- _What the task asks_: Can the data below be set down again exactly, line for line?

── Supplied material ──

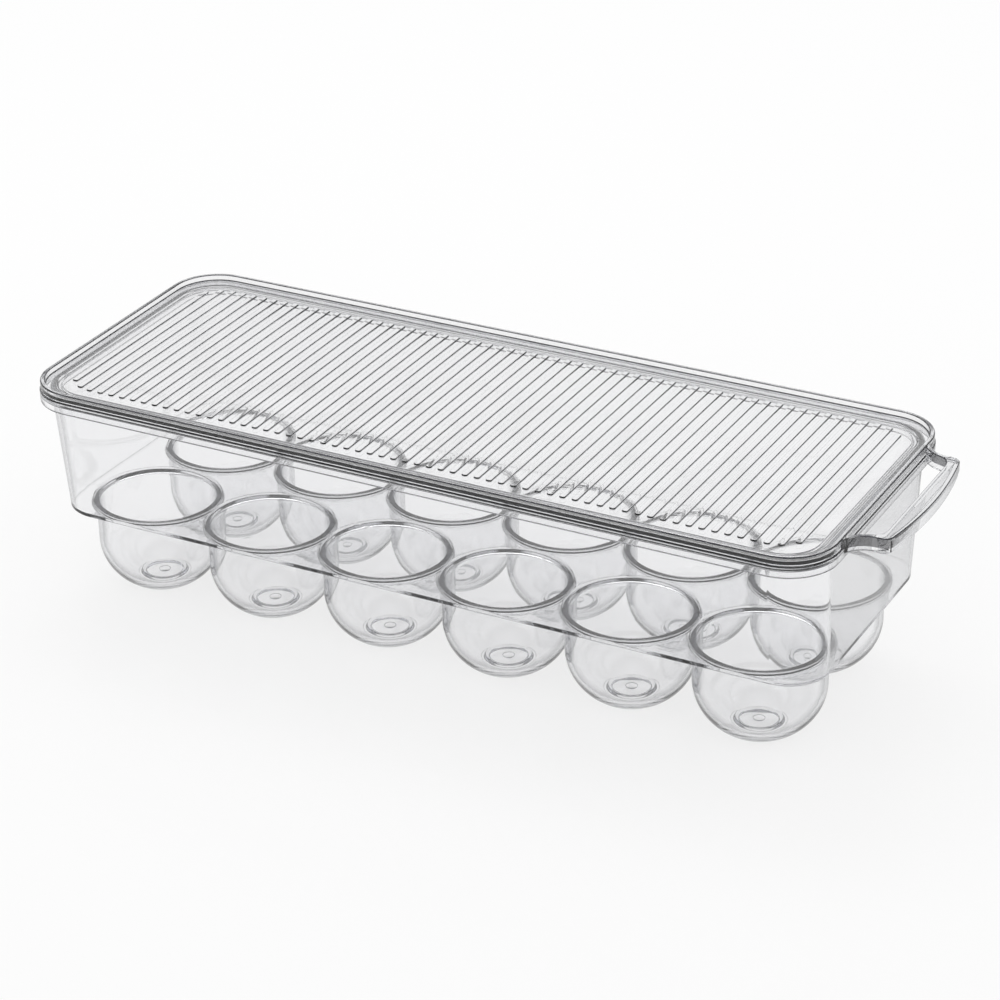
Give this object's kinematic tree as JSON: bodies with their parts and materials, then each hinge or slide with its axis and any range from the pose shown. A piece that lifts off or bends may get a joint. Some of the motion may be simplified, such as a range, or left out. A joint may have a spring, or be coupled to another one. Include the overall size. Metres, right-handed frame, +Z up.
{
  "type": "lidded egg tray",
  "caption": "Clear moulded refrigerator egg tray with a row of deep egg cups on each side, drafted walls, a ribbed lift-off lid and a bowed pull handle at one end.",
  "frame": {"origin": "centre of the bounding box in plan, at the height of the egg cups' feet", "axes": "+X along the tray towards the handle, +Y across it to the back row, +Z up"},
  "size_m": [0.3366, 0.1244, 0.0893],
  "materials": {
    "clear_plastic": "clear, polished"
  },
  "bodies": {
    "tray": {"tray_deck": "clear_plastic", "tray_wall": "clear_plastic", "tray_rim": "clear_plastic", "carry_handle": "clear_plastic", "egg_cup_front_1": "clear_plastic", "egg_cup_front_2": "clear_plastic", "egg_cup_front_3": "clear_plastic", "egg_cup_front_4": "clear_plastic", "egg_cup_front_5": "clear_plastic", "egg_cup_front_6": "clear_plastic", "egg_cup_back_1": "clear_plastic", "egg_cup_back_2": "clear_plastic", "egg_cup_back_3": "clear_plastic", "egg_cup_back_4": "clear_plastic", "egg_cup_back_5": "clear_plastic", "egg_cup_back_6": "clear_plastic"},
    "lid": {"lid_panel": "clear_plastic", "lid_locating_wall": "clear_plastic"}
  },
  "joints": [
    {"name": "lid_lift", "type": "slide", "parent": "tray", "child": "lid", "axis": [0, 0, 1], "range_m": [0, 0.12]}
  ]
}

───

- _Worked solution_:
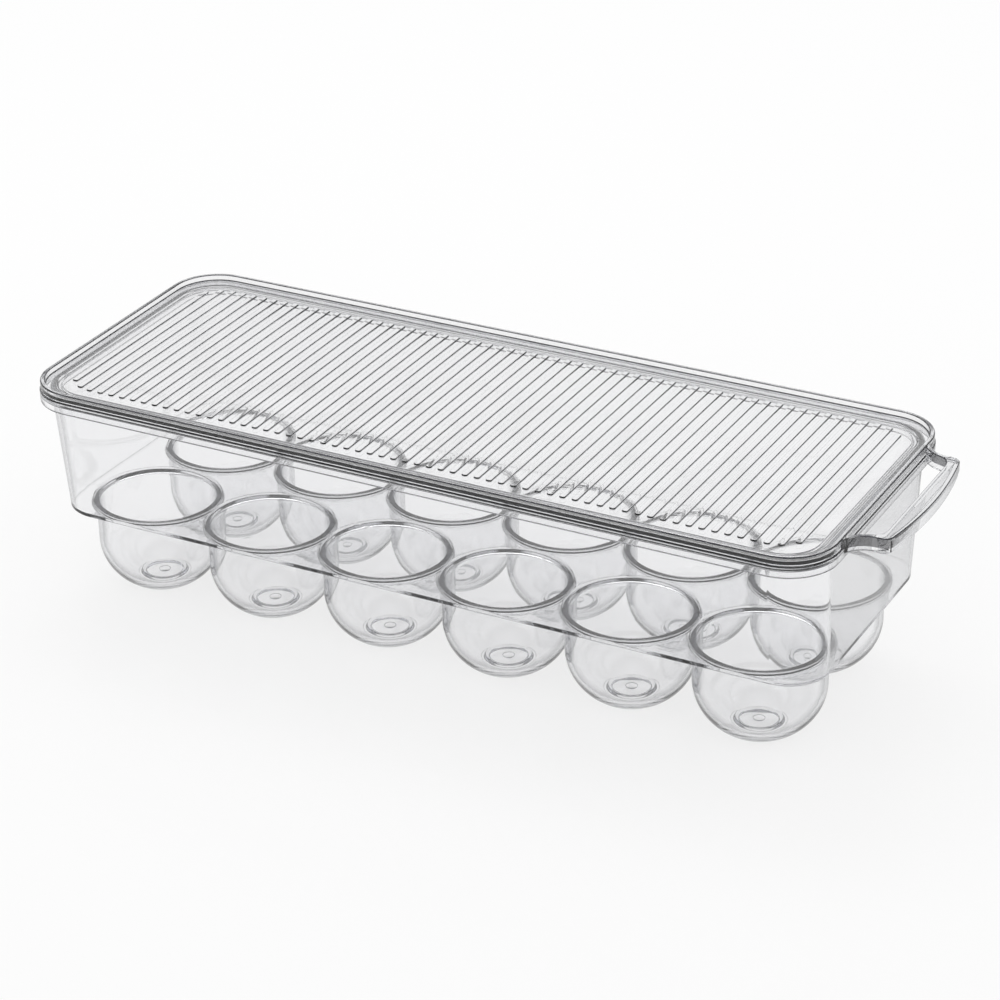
Give this object's kinematic tree as JSON: bodies with their parts and materials, then each hinge or slide with its axis and any range from the pose shown. A piece that lifts off or bends may get a joint. Some of the motion may be simplified, such as a range, or left out. A joint may have a spring, or be coupled to another one. Include the overall size. Metres, right-handed frame, +Z up.
{
  "type": "lidded egg tray",
  "caption": "Clear moulded refrigerator egg tray with a row of deep egg cups on each side, drafted walls, a ribbed lift-off lid and a bowed pull handle at one end.",
  "frame": {"origin": "centre of the bounding box in plan, at the height of the egg cups' feet", "axes": "+X along the tray towards the handle, +Y across it to the back row, +Z up"},
  "size_m": [0.3366, 0.1244, 0.0893],
  "materials": {
    "clear_plastic": "clear, polished"
  },
  "bodies": {
    "tray": {"tray_deck": "clear_plastic", "tray_wall": "clear_plastic", "tray_rim": "clear_plastic", "carry_handle": "clear_plastic", "egg_cup_front_1": "clear_plastic", "egg_cup_front_2": "clear_plastic", "egg_cup_front_3": "clear_plastic", "egg_cup_front_4": "clear_plastic", "egg_cup_front_5": "clear_plastic", "egg_cup_front_6": "clear_plastic", "egg_cup_back_1": "clear_plastic", "egg_cup_back_2": "clear_plastic", "egg_cup_back_3": "clear_plastic", "egg_cup_back_4": "clear_plastic", "egg_cup_back_5": "clear_plastic", "egg_cup_back_6": "clear_plastic"},
    "lid": {"lid_panel": "clear_plastic", "lid_locating_wall": "clear_plastic"}
  },
  "joints": [
    {"name": "lid_lift", "type": "slide", "parent": "tray", "child": "lid", "axis": [0, 0, 1], "range_m": [0, 0.12]}
  ]
}